- Directed by: Jens Schanze
- Written by: Jens Schanze
- Produced by: Judith Malek-Mahdavi Jens Schanze
- Starring: Joseph Weizenbaum Raymond Kurzweil Hiroshi Ishiguro Minoru Asada Giorgio Metta Neil Gershenfeld Joel Moses H.-J. Wuensche
- Cinematography: Boerres Weiffenbach
- Edited by: Jens Schanze Joerg Hommer
- Music by: Rainer Bartesch
- Production company: Mascha Film
- Distributed by: United Docs
- Release dates: April 18, 2010 (Visions du Réel); November 11, 2010 (Germany);
- Running time: 91 minutes
- Country: Germany
- Language: English

= Plug & Pray =

2010 film by Jens Schanze

Plug & Pray is a 2010 documentary film about the promise, problems and ethics of artificial intelligence and robotics. The main protagonists are the former MIT professor Joseph Weizenbaum and the futurist Raymond Kurzweil. The title is a pun on the computer hardware phrase "Plug and Play".

== Synopsis ==
Computer experts around the world strive towards the development of intelligent robots. Pioneers like Raymond Kurzweil and Hiroshi Ishiguro dream of fashioning intelligent machines that will equal their human creators. In this potential reality, man and machine merge as a single unity. Rejecting evolution's biological shackles tantalisingly dangles the promise of eternal life for those bold enough to seize it. But others, like Joseph Weizenbaum, counterattack against society's limitless faith in the redemptive powers of technology, questioning the prevailing discourses on new technologies and their ethical relationships to human life. The film delves into a world where computer technology, robotics, biology, neuroscience, and developmental psychology merge, and features roboticists in their laboratories in Japan, the US, Italy and Germany.

== Background ==
Since antiquity, mankind has dreamed of creating brilliant machines. The invention of the computer and the breathtaking pace of technological progress appear to be bringing the realisation of this dream within the grasp of humans. Robots were to do the housework, look after the children, care for the elderly, and go to war. Former MIT professor Joseph Weizenbaum, creator of ELIZA, has become a harsh critic of their visions of technological omnipotence.
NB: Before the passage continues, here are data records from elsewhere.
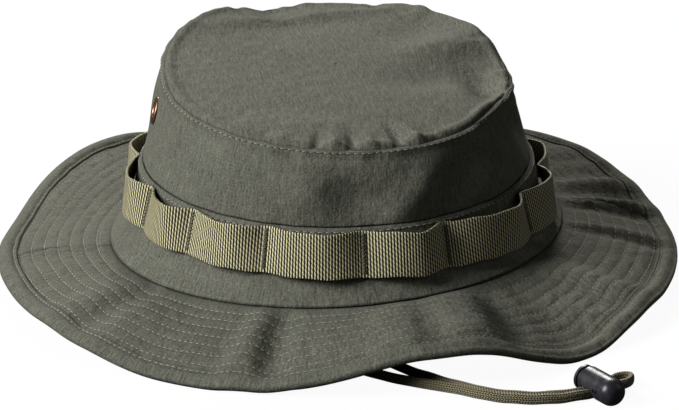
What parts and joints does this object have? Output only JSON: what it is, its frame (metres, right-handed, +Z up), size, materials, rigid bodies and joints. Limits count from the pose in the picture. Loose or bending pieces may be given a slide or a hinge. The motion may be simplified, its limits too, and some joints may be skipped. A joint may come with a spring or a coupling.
{
  "type": "boonie hat",
  "caption": "Soft ripstop field hat with a stitched wavy brim, a tacked webbing loop band, side vents and a chin cord with a sprung sliding lock.",
  "frame": {"origin": "centre of the head opening, on the ground plane the brim rests on", "axes": "+Z up through the crown, -Y towards the front of the hat, +X towards the wearer's left"},
  "size_m": [0.3084, 0.3387, 0.1001],
  "materials": {
    "ripstop": "woven, matt",
    "tape": "woven tape, matt",
    "sweatband_cloth": "plain weave, matt",
    "label_cloth": "smooth woven, blank",
    "interlining": "stiffened felt",
    "webbing": "ribbed nylon, slight sheen",
    "thread": "twisted thread",
    "vent_brass": "aged",
    "screen_wire": "dull",
    "cord": "braided",
    "lock_plastic": "semi-gloss",
    "spring_steel": "plain"
  },
  "bodies": {
    "hat": {"crown_tip": "ripstop", "crown_side_upper": "ripstop", "crown_side_lower": "ripstop", "tip_seam_tape": "tape", "sweatband": "sweatband_cloth", "size_label": "label_cloth", "brim_interlining": "interlining", "brim_top_front": "ripstop", "brim_top_back": "ripstop", "brim_under_front": "ripstop", "brim_under_back": "ripstop", "brim_binding": "ripstop", "webbing_band": "webbing", "bar_tacks": "thread", "vent_eyelets": "vent_brass", "vent_washers": "vent_brass", "vent_screens": "screen_wire", "cord_beckets": "tape"},
    "chin_cord": {"chin_cord": "cord"},
    "cord_lock": {"cord_lock_barrel": "lock_plastic", "cord_lock_spring": "spring_steel"},
    "plunger": {"cord_lock_plunger": "lock_plastic"}
  },
  "joints": [
    {"name": "chin_cord_swing", "type": "hinge", "parent": "hat", "child": "chin_cord", "pos_m": [0.00034, -0.00005, 0.01051], "axis": [0.9988, 0, 0.0485], "range_deg": [0, 150]},
    {"name": "cord_lock_travel", "type": "hinge", "parent": "chin_cord", "child": "cord_lock", "pos_m": [0.06069, -0.12503, 0], "axis": [0, 0, 1], "range_deg": [-46, 2]},
    {"name": "plunger_press", "type": "slide", "parent": "cord_lock", "child": "plunger", "axis": [0.4067, -0.9135, 0], "range_m": [0, 0.002], "stiffness_N_per_m": 600, "springref_m": -0.004, "deforming": ["cord_lock_spring"]}
  ]
}
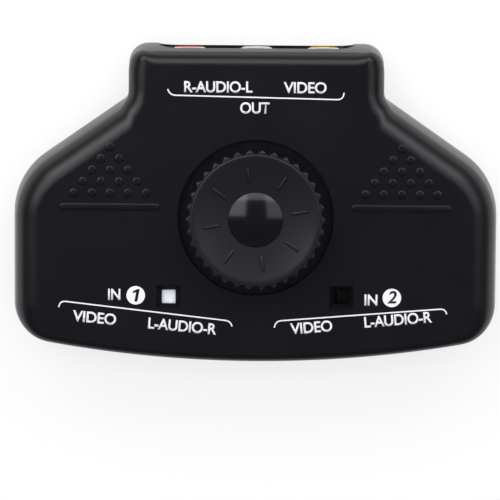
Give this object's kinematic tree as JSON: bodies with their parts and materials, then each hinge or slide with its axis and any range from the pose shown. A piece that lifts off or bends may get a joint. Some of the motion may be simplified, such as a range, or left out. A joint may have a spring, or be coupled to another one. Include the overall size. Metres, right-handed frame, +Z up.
{
  "type": "audio video selector switch",
  "caption": "Flat black switch box with a finger dial that joins one of two rows of phono inputs to the output row at its neck.",
  "frame": {"origin": "on the surface that the switch stands on, under the middle of its width and depth", "axes": "+X to the right with the output row at the back, +Y towards the output row, +Z up"},
  "size_m": [0.125, 0.0815, 0.037],
  "materials": {
    "case_plastic": "fine satin moulded ABS",
    "knob_plastic": "satin moulded ABS",
    "cap_plastic": "polished",
    "flag_plastic": "white moulded styrene",
    "rotor_plastic": "natural acetal",
    "jack_yellow": "moulded",
    "jack_white": "moulded",
    "jack_red": "moulded",
    "nickel": "nickel plate on drawn steel",
    "bronze": "rolled phosphor bronze",
    "copper": "etched copper with carbon print",
    "board": "phenolic paper laminate",
    "spring_steel": "rolled strip",
    "screw_steel": "zinc plated",
    "rubber": "moulded"
  },
  "bodies": {
    "case": {"top_shell": "case_plastic", "bottom_shell": "case_plastic", "in1_video_body": "jack_yellow", "in1_video_barrel": "nickel", "in1_video_contact": "bronze", "in1_left_body": "jack_white", "in1_left_barrel": "nickel", "in1_left_contact": "bronze", "in1_right_body": "jack_red", "in1_right_barrel": "nickel", "in1_right_contact": "bronze", "in2_video_body": "jack_yellow", "in2_video_barrel": "nickel", "in2_video_contact": "bronze", "in2_left_body": "jack_white", "in2_left_barrel": "nickel", "in2_left_contact": "bronze", "in2_right_body": "jack_red", "in2_right_barrel": "nickel", "in2_right_contact": "bronze", "out_video_body": "jack_yellow", "out_video_barrel": "nickel", "out_video_contact": "bronze", "out_left_body": "jack_white", "out_left_barrel": "nickel", "out_left_contact": "bronze", "out_right_body": "jack_red", "out_right_barrel": "nickel", "out_right_contact": "bronze", "circuit_board": "board", "switch_pads": "copper", "detent_spring": "spring_steel", "case_screws": "screw_steel", "board_screws": "screw_steel", "rubber_feet": "rubber"},
    "selector": {"knob": "knob_plastic", "knob_cap": "cap_plastic", "knob_screw": "screw_steel", "rotor": "rotor_plastic", "indicator_flag": "flag_plastic", "wiper_video": "bronze", "wiper_left": "bronze", "wiper_right": "bronze"}
  },
  "joints": [
    {"name": "knob_turn", "type": "hinge", "parent": "case", "child": "selector", "pos_m": [0, -0.00365, 0], "axis": [0, 0, 1], "range_deg": [0, 72], "deforming": ["detent_spring"]}
  ]
}
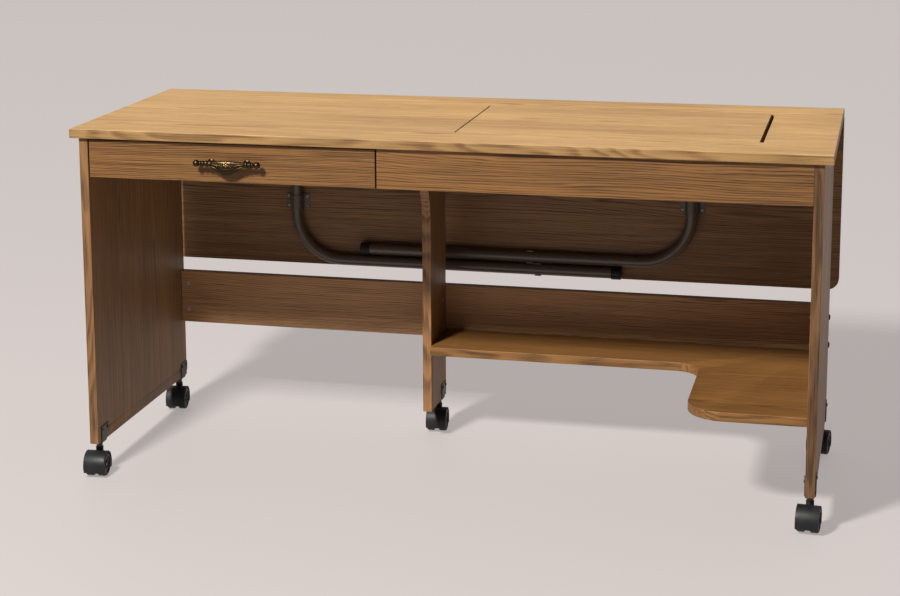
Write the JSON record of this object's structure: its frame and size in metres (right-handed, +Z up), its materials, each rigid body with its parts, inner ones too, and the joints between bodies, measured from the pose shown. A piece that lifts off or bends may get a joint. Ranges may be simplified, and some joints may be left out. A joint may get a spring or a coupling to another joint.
{
  "type": "sewing table",
  "caption": "Oak-laminate sewing table with a machine cut-out and insert, a drawer, a knee shelf, a rear drop leaf on folding tube legs, and swivel casters.",
  "frame": {"origin": "on the floor, in the middle of the overall width and of the overall depth (drawer pull to hanging leaf)", "axes": "+X along the width to the sitter's right, +Y from front to back, +Z up"},
  "size_m": [1.54, 0.627, 0.749],
  "materials": {
    "oak_top": "satin laminate, medium oak grain along the width",
    "oak_board": "satin laminate, medium oak grain",
    "drawer_box": "sealed plywood",
    "zinc_steel": "zinc plated",
    "dark_steel": "dark bronze lacquer, satin",
    "aged_brass": "antique brass, worn on the high points",
    "leg_tube": "grey-brown enamel, satin",
    "black_plastic": "moulded, satin",
    "wheel_nylon": "moulded nylon, scuffed treads",
    "roller_nylon": "natural nylon"
  },
  "bodies": {
    "frame": {"tabletop": "oak_top", "left_panel": "oak_board", "center_panel": "oak_board", "right_panel": "oak_board", "rear_rail": "oak_board", "knee_shelf": "oak_top", "false_front": "oak_board", "insert_ledges_long": "oak_board", "insert_ledges_short": "oak_board", "machine_platform": "oak_board", "platform_hangers": "zinc_steel", "corner_brackets": "zinc_steel", "frame_screws": "zinc_steel", "connector_bolts": "dark_steel", "barrel_nuts": "zinc_steel", "shelf_screws": "dark_steel", "cabinet_runner_left": "zinc_steel", "cabinet_runner_right": "zinc_steel", "hinge_leaves_top": "zinc_steel", "caster_brackets": "dark_steel", "caster_bracket_screws": "dark_steel", "caster_stems": "dark_steel"},
    "machine_insert": {"machine_insert": "oak_top"},
    "rear_leaf": {"rear_leaf": "oak_board", "hinge_leaves_rear": "zinc_steel", "hinge_pins": "zinc_steel", "leg_saddles": "dark_steel", "leg_clips": "zinc_steel", "leaf_screws": "zinc_steel"},
    "left_leg": {"left_leg_tube": "leg_tube", "left_foot_cap": "black_plastic"},
    "right_leg": {"right_leg_tube": "leg_tube", "right_foot_cap": "black_plastic"},
    "drawer": {"drawer_front": "oak_board", "drawer_left_side": "drawer_box", "drawer_right_side": "drawer_box", "drawer_back": "drawer_box", "drawer_bottom": "drawer_box", "drawer_pull": "aged_brass", "drawer_screws": "zinc_steel", "drawer_runner_left": "zinc_steel", "drawer_runner_right": "zinc_steel"},
    "cabinet_rollers": {"cabinet_rollers": "roller_nylon"},
    "drawer_rollers": {"drawer_rollers": "roller_nylon"},
    "caster_lf": {"caster_hood_lf": "black_plastic", "caster_axle_lf": "zinc_steel"},
    "wheels_lf": {"caster_wheels_lf": "wheel_nylon"},
    "caster_lb": {"caster_hood_lb": "black_plastic", "caster_axle_lb": "zinc_steel"},
    "wheels_lb": {"caster_wheels_lb": "wheel_nylon"},
    "caster_rf": {"caster_hood_rf": "black_plastic", "caster_axle_rf": "zinc_steel"},
    "wheels_rf": {"caster_wheels_rf": "wheel_nylon"},
    "caster_rb": {"caster_hood_rb": "black_plastic", "caster_axle_rb": "zinc_steel"},
    "wheels_rb": {"caster_wheels_rb": "wheel_nylon"},
    "caster_c": {"caster_hood_c": "black_plastic", "caster_axle_c": "zinc_steel"},
    "wheels_c": {"caster_wheels_c": "wheel_nylon"}
  },
  "joints": [
    {"name": "drawer_slide", "type": "slide", "parent": "frame", "child": "drawer", "axis": [0, -1, 0], "range_m": [0, 0.3]},
    {"name": "insert_lift", "type": "slide", "parent": "frame", "child": "machine_insert", "axis": [0, 0, 1], "range_m": [0, 0.06]},
    {"name": "leaf_hinge", "type": "hinge", "parent": "frame", "child": "rear_leaf", "pos_m": [0, 0.291, 0.7265], "axis": [1, 0, 0], "range_deg": [0, 90]},
    {"name": "left_leg_swing", "type": "hinge", "parent": "rear_leaf", "child": "left_leg", "pos_m": [-0.462, 0.2793, 0.4945], "axis": [0, 0, -1], "range_deg": [0, 4.4]},
    {"name": "right_leg_swing", "type": "hinge", "parent": "rear_leaf", "child": "right_leg", "pos_m": [0.449, 0.2793, 0.523], "axis": [0, 0, 1], "range_deg": [0, 3]},
    {"name": "cabinet_roller_spin", "type": "hinge", "parent": "frame", "child": "cabinet_rollers", "pos_m": [-0.729, -0.2525, 0.6648], "axis": [1, 0, 0], "continuous": true},
    {"name": "drawer_roller_spin", "type": "hinge", "parent": "drawer", "child": "drawer_rollers", "pos_m": [-0.7283, 0.1195, 0.6644], "axis": [1, 0, 0], "continuous": true},
    {"name": "swivel_lf", "type": "hinge", "parent": "frame", "child": "caster_lf", "pos_m": [-0.7435, -0.2595, 0.05], "axis": [0, 0, 1], "continuous": true},
    {"name": "roll_lf", "type": "hinge", "parent": "caster_lf", "child": "wheels_lf", "pos_m": [-0.74224, -0.27746, 0.025], "axis": [0.9976, 0.0698, 0], "continuous": true},
    {"name": "swivel_lb", "type": "hinge", "parent": "frame", "child": "caster_lb", "pos_m": [-0.7435, 0.2245, 0.05], "axis": [0, 0, 1], "continuous": true},
    {"name": "roll_lb", "type": "hinge", "parent": "caster_lb", "child": "wheels_lb", "pos_m": [-0.74131, 0.20663, 0.025], "axis": [0.9925, 0.1219, 0], "continuous": true},
    {"name": "swivel_rf", "type": "hinge", "parent": "frame", "child": "caster_rf", "pos_m": [0.7435, -0.2595, 0.05], "axis": [0, 0, 1], "continuous": true},
    {"name": "roll_rf", "type": "hinge", "parent": "caster_rf", "child": "wheels_rf", "pos_m": [0.74193, -0.27743, 0.025], "axis": [0.9962, -0.0872, 0], "continuous": true},
    {"name": "swivel_rb", "type": "hinge", "parent": "frame", "child": "caster_rb", "pos_m": [0.7435, 0.2245, 0.05], "axis": [0, 0, 1], "continuous": true},
    {"name": "roll_rb", "type": "hinge", "parent": "caster_rb", "child": "wheels_rb", "pos_m": [0.74099, 0.20667, 0.025], "axis": [0.9903, -0.1392, 0], "continuous": true},
    {"name": "swivel_c", "type": "hinge", "parent": "frame", "child": "caster_c", "pos_m": [-0.1075, 0.1995, 0.05], "axis": [0, 0, 1], "continuous": true},
    {"name": "roll_c", "type": "hinge", "parent": "caster_c", "child": "wheels_c", "pos_m": [-0.10624, 0.18154, 0.025], "axis": [0.9976, 0.0698, 0], "continuous": true}
  ],
  "couplings": [
    {"joint": "cabinet_roller_spin", "follows": "drawer_slide", "rad_per_m": 125},
    {"joint": "drawer_roller_spin", "follows": "drawer_slide", "rad_per_m": 125}
  ]
}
Production of the film started in 2006 and ended in 2009. The death of the main protagonist Joseph Weizenbaum on March 5, 2008, fell in this period. The international festival premiere was at FIPA 2010 in Biarritz, France. Since then the film has been invited to 27 film festivals, among them the Seattle International Film Festival, Vancouver Film Festival, Visions du Réel. The theatrical release in Germany was on Nov. 11, 2010.

== Awards ==
The film won the Bavarian Film Award 2010 for "Best Documentary", the Grand Prix of the Jury for the best film at the Paris International Science Film Festival, the Primer Premio for best film at the Mostra de Ciencia e Cinema in La Coruña (Spain), and the Science Communication Award at the International Science Film Festival Athens. It was also chosen as the best international film at the 46th AFO, Science Documentary Festival in Olomouc, Czech Republic, in 2011.